5. Animal proteins could be affected by GMO crops.
The vast majority of the core crops in the US that are grown are GMO crops. These crops are then fed to livestock, aquaculture, and apiculture, which impacts groceries that are based on animal proteins. GMO ingredients can be found in milk, seafood, eggs, and animal muscle tissues. Even honey can have GMO ingredients when bees are pollinating genetically modified crops to produce it.

6. Many GMO crops are trademarked, patented, and legally protected.
Farmers that grow GMO crops may be required to sign an agreement to exclusively grow a specific product. They may be asked to take steps that protect the crops being grown from contamination. Farmers that don’t take these steps could be taken to court because of breeching that contract. Some companies have even sued farmers who have patented crops growing in their fields because of natural pollination or distribution patterns, despite the fact that no seeds were ever planted by them.

7. It encourages the use of additional herbicides.
More than 80% of GMO crops grown around the world are created to be tolerant to herbicides. Farmers have increased the number of toxic herbicides because of this by more than 1500% since the first GMO crops were introduced. One of those most common herbicides being used, glyphosate, has been listed by the World Health Organization since 2015 as being a probable carcinogenic.

8. GMOs create super weeds.
If nature knows how to do one thing well, it is to adapt. As crops have grown more resistant to weeds, the weeds have grown stronger and more resilient to the chemicals applied to them that try to kill them. Because of this, some farmers have resorted to using ingredients such as 2, 4-D, which is one of the primary ingredients found in Agent Orange. The US Veteran’s Administration has a long list of presumptive diseases associated with Agent Orange exposure, with many of them being cancers.

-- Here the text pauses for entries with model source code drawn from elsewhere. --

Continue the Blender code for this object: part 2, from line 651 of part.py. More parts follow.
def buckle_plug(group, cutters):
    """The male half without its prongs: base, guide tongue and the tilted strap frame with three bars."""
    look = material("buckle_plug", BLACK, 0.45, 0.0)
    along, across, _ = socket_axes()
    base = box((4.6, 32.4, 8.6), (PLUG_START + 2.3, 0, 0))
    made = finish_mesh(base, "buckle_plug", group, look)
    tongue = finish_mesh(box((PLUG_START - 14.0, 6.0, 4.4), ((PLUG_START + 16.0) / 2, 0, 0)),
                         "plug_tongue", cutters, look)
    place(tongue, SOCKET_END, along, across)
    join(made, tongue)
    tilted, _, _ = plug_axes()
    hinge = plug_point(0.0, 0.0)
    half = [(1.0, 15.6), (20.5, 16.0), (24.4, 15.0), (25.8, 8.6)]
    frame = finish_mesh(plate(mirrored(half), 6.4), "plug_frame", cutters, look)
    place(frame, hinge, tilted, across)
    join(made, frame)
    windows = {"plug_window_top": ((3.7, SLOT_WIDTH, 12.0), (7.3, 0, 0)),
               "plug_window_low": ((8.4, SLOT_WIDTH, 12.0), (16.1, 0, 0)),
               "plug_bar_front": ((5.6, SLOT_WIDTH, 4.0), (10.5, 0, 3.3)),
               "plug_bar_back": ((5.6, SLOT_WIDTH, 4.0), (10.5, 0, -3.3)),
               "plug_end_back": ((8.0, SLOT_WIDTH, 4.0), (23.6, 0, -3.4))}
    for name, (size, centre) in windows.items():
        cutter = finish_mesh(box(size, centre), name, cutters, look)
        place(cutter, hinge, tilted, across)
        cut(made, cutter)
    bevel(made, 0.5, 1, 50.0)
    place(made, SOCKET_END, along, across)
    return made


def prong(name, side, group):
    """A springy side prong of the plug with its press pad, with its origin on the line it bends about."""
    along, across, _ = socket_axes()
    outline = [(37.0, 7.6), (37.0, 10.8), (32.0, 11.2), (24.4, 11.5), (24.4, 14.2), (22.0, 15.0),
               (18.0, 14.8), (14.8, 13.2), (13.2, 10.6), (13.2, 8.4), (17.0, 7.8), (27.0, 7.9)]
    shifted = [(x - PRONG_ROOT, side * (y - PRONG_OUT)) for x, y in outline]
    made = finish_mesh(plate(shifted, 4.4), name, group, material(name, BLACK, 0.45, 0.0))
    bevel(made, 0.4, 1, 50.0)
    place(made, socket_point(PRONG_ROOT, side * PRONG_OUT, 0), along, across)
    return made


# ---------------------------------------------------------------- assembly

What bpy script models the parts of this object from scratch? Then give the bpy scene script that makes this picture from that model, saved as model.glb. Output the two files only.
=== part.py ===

9. GMOs create super bugs.
As pesticides are applied to insects that provide a threat to crops, a few of them tend to survive the application. Each subsequent generation becomes more resilient to the pesticide. That means either more needs to be applied or a stronger agent needs to be applied. When something stronger is placed on the crops, the cycle of resilience begins again. Although GMO crops reduced pesticide use by over 1 billion pounds from 1996-2010, the threat of resilient super bugs that could destroy entire croplands without being affected by a pesticide could reduce food supplies instead of increasing them.

10. There are concerns that GMO foods may help to create antibiotic resistance.
One of the ways that crops are modified to be more resilient to disease is to artificially place antibiotic genes within the DNA of the crops. Because there is evidence to suggest that continuing exposure to an antibiotic can lead to disease resistance, the GMO efforts to create a safer food supply could be a contributing factor to the “super bacteria,” such as MRSA, that are increasing in regularity.

11. Genetic engineering doesn’t solve everything.
Atrazine is one of the most common herbicides that is applied to US croplands. According to the National Institutes of Health, atrazine resistance has been studied since the early 1970s. There are dozens of weed species that are already resistant to this herbicide, with research studies by Bettini, Shimabukuro, and Anderson showing over three decades that resistance is growing.

The advantages and disadvantages of GMOs is a necessary conversation we must have. At some point, we must figure out how to feed our growing population levels. New farming methods can only produce a limited amount of change. With this technology, we have the potential to maximize our resources. Of course, maximizing those resources while creating health problems for future generations may not be the right answer either. We should be working to prevent resistance instead of encouraging it.

How do you feel about GMO crops? Do you feel safe eating them? Why or why not?